Dies Domini – 29. Sonntag im Jahreskreis, Lesejahr B
Einfach ist es dieser Tage nicht, einladende Worte zu finden, die dem geneigten Leser einen Zugang zu den Geheimnissen unserer Kirche erleichtern. Die Missbrauchsdebatte endet nicht, der Papst sinniert in kaum nachzuvollziehender Weise über die Ähnlichkeit von Mafia und bedrängten Schwangeren nach und die Kirche als Hort der Denunziation und geheimen Anklagen feiert fröhlich Urständ, wenn allerorts hochangesehene Theologen von ihren Aufgaben entbunden werden wie in der Causa Wucherpfennig, was wirklich nur noch unverständlich ist auch auf der Grundlage dessen, was gemeinhin unter wissenschaftlicher Freiheit verstanden und sogar auch vom Papst so gewünscht ist, wenn man der FAZ vertrauen darf, in der es heißt, dass er
„von der Theologie verlangt, ein ‚kulturelles Laboratorium‘ zu sein, das an die Grenze und darüber hinausgehen solle, um in Fortschreibung einer lebendigen Tradition aus dem Glauben heraus für neue Herausforderungen neue Antworten zu suchen.“ (http://www.faz.net/aktuell/politik/inland/theologen-solidarisieren-sich-mit-ansgar-wucherpfennig-15837341.html)
Was ist da los? Wie kommt diese Verwirrung in unsere Kirche? Ist das überhaupt noch „unsere“ Kirche?
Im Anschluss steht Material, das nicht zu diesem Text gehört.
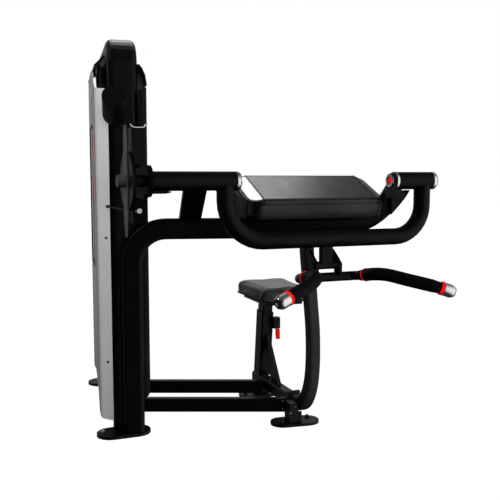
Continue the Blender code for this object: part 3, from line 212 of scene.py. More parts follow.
def voronoi(m, scale, feature="F1", out="Distance"):
    nt = m.node_tree
    v = nt.nodes.new("ShaderNodeTexVoronoi")
    v.feature = feature
    v.inputs["Scale"].default_value = scale
    nt.links.new(coords(m), v.inputs["Vector"])
    return v.outputs[out]


bump(GRIP, voronoi(GRIP, 420.0), 0.22, 0.0005)

# upholstery vinyl: pebble grain over a soft unevenness
VINYL = material("upholstery_vinyl", (0.0085, 0.0085, 0.0083), 0.30, coat=0.25, coat_rough=0.26, sheen=0.0)
vary_colour(VINYL, noise(VINYL, 9.0, 3.0), (0.0070, 0.0070, 0.0070), (0.0115, 0.0113, 0.0110))
vary_rough(VINYL, noise(VINYL, 22.0, 4.0), 0.27, 0.36)
bump(VINYL, noise(VINYL, 26.0, 3.0), 0.10, 0.0016)
bump(VINYL, voronoi(VINYL, 620.0), 0.16, 0.0004)

THREAD = material("seam_thread", (0.010, 0.010, 0.010), 0.7)
vary_colour(THREAD, noise(THREAD, 800.0, 2.0), (0.006, 0.006, 0.006), (0.016, 0.016, 0.016))
bump(THREAD, noise(THREAD, 1500.0, 2.0), 0.3, 0.0003)

RED = material("red_moulded", (0.80, 0.010, 0.009), 0.42, spec=0.03)
vary_colour(RED, noise(RED, 30.0, 3.0), (0.74, 0.008, 0.007), (0.84, 0.012, 0.010))
vary_rough(RED, noise(RED, 90.0, 3.0), 0.28, 0.38)
bump(RED, noise(RED, 700.0, 2.0), 0.06, 0.0003)

BELT = material("belt_weave", (0.012, 0.012, 0.012), 0.65)
vary_colour(BELT, noise(BELT, 200.0, 4.0), (0.008, 0.008, 0.008), (0.018, 0.018, 0.018))


def wave(m, scale, direction, distortion=0.0):
    nt = m.node_tree
    w = nt.nodes.new("ShaderNodeTexWave")
    w.wave_type = "BANDS"
    w.bands_direction = direction
    w.inputs["Scale"].default_value = scale
    w.inputs["Distortion"].default_value = distortion
    nt.links.new(coords(m), w.inputs["Vector"])
    return w.outputs["Fac"]


bump(BELT, wave(BELT, 260.0, "DIAGONAL"), 0.4, 0.0004)

NYLON = material("nylon_black", (0.0060, 0.0060, 0.0060), 0.42, spec=0.25)
vary_rough(NYLON, noise(NYLON, 60.0, 3.0), 0.36, 0.50)
bump(NYLON, noise(NYLON, 500.0, 2.0), 0.08, 0.0003)

# cam: near-black colour, painted shade over its grey paint. Lever: grey paint outside, black block inside, told apart
# by place
CAM_PAINTED_SHADE = material("cam_dark_paint", (0.0034, 0.0034, 0.0034), 0.42, spec=0.12)
vary_colour(CAM_PAINTED_SHADE, noise(CAM_PAINTED_SHADE, 8.0, 3.0), (0.0028, 0.0028, 0.0028), (0.0042, 0.0042, 0.0041))
vary_rough(CAM_PAINTED_SHADE, noise(CAM_PAINTED_SHADE, 50.0, 4.0), 0.38, 0.50)
bump(CAM_PAINTED_SHADE, noise(CAM_PAINTED_SHADE, 500.0, 2.0), 0.08, 0.0003)

LEVER = material("lever_two_tone", (0.10, 0.10, 0.098), 0.42, spec=0.12)


def lever_colours(m, split_x):
    nt = m.node_tree
    sep = nt.nodes.new("ShaderNodeSeparateXYZ")
    nt.links.new(coords(m), sep.inputs["Vector"])
    gt = nt.nodes.new("ShaderNodeMath")
    gt.operation = "GREATER_THAN"
    gt.inputs[1].default_value = split_x
    nt.links.new(sep.outputs["X"], gt.inputs[0])
    r = nt.nodes.new("ShaderNodeValToRGB")
    r.color_ramp.elements[0].color = (0.115, 0.115, 0.112, 1.0)
    r.color_ramp.elements[1].color = (0.0034, 0.0034, 0.0034, 1.0)
    nt.links.new(gt.outputs["Value"], r.inputs["Fac"])
    mx = nt.nodes.new("ShaderNodeMix")
    mx.data_type = "RGBA"
    mx.blend_type = "MULTIPLY"
    mx.inputs["Factor"].default_value = 0.35
    nt.links.new(r.outputs["Color"], mx.inputs[6])
    nz = nt.nodes.new("ShaderNodeTexNoise")
    nz.inputs["Scale"].default_value = 30.0
    nt.links.new(coords(m), nz.inputs["Vector"])
    nt.links.new(nz.outputs["Fac"], mx.inputs[7])
    nt.links.new(mx.outputs[2], nt.nodes["Principled BSDF"].inputs["Base Color"])


lever_colours(LEVER, OFF.x - 0.2895)
vary_rough(LEVER, noise(LEVER, 50.0, 4.0), 0.40, 0.52)
bump(LEVER, noise(LEVER, 500.0, 2.0), 0.08, 0.0003)

TRIM = material("edge_trim_rubber", (0.0040, 0.0040, 0.0040), 0.6, spec=0.15)
vary_rough(TRIM, noise(TRIM, 80.0, 3.0), 0.5, 0.62)
bump(TRIM, noise(TRIM, 900.0, 2.0), 0.1, 0.0003)

LABEL = material("printed_strip", (0.62, 0.62, 0.61), 0.35)
vary_colour(LABEL, noise(LABEL, 14.0, 2.0), (0.58, 0.58, 0.57), (0.66, 0.66, 0.65))
vary_rough(LABEL, noise(LABEL, 120.0, 3.0), 0.3, 0.42)

WELD = material("weld_bead_black", (0.0030, 0.0030, 0.0031), 0.38, spec=0.2)
vary_rough(WELD, noise(WELD, 120.0, 3.0), 0.32, 0.46)
bump(WELD, noise(WELD, 500.0, 3.0), 0.2, 0.0005)

BY_SLOT = {
    "frame_black": POWDER, "shroud_silver": SILVER, "cover_grey": COVER, "plate_black": CAST, "chrome": CHROME,
    "rubber_black": RUBBER, "pad_black": VINYL, "red_plastic": RED, "belt_black": BELT, "pulley_plastic": NYLON,
    "cam_grey": CAM_PAINTED_SHADE,
}
for sp in frame["record"]["subparts"]:
    ob = NODES[sp["node"]]
    m = BY_SLOT[sp["material_slot"]]
    if sp["node"].startswith("grip_"):
        m = GRIP
    if sp["node"] == "counterweight_lever":
        m = LEVER
    if sp["node"] == "start_pin":
        m = ZINC
    if sp["node"] == "pivot_carrier":
        m = MATT
    for s in ob.material_slots:
        s.link = "OBJECT"
        s.material = m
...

Als vor einigen Wochen der Fraktionsvorsitzende der CDU/CSU im Bundestag zu wählen war, konnte man mit Händen greifen, wie es zu dem bekannten Ergebnis kam: die Abgeordneten trafen sich murmelnd und murrend, um aber letztlich das für unvermeidlich gehaltene Ergebnis, so mit etwa 70 zu 30 für den Amtsinhaber, zu bestätigen; doch da ergriff die Kanzlerin das Worte und lobte ihren Weggefährten als „unerlässlich“ für ihre Arbeit als Kanzlerin. Damit hatte sie den Bogen überspannt. Jetzt waren die MdBs es satt, ewig nur die Abnicker der angeblich alternativlosen Politik dieser inzwischen für viele zur Belastung gewordenen Regierungschefin zu sein und probten den Aufstand. Jetzt ist Schluss, einmal ist genug. Denn hier wird nicht nur Sprache verkürzt, hier soll Denken manipuliert werden: etwas ist unerlässlich, man kann gar nichts tun gegen den Sachzwang. Aber das stimmt ja gar nicht, es gibt immer eine Alternative. Ob das auch passiert wäre, hätte die Kanzlerin nicht dieses ewige alternativlose Gerede angestimmt?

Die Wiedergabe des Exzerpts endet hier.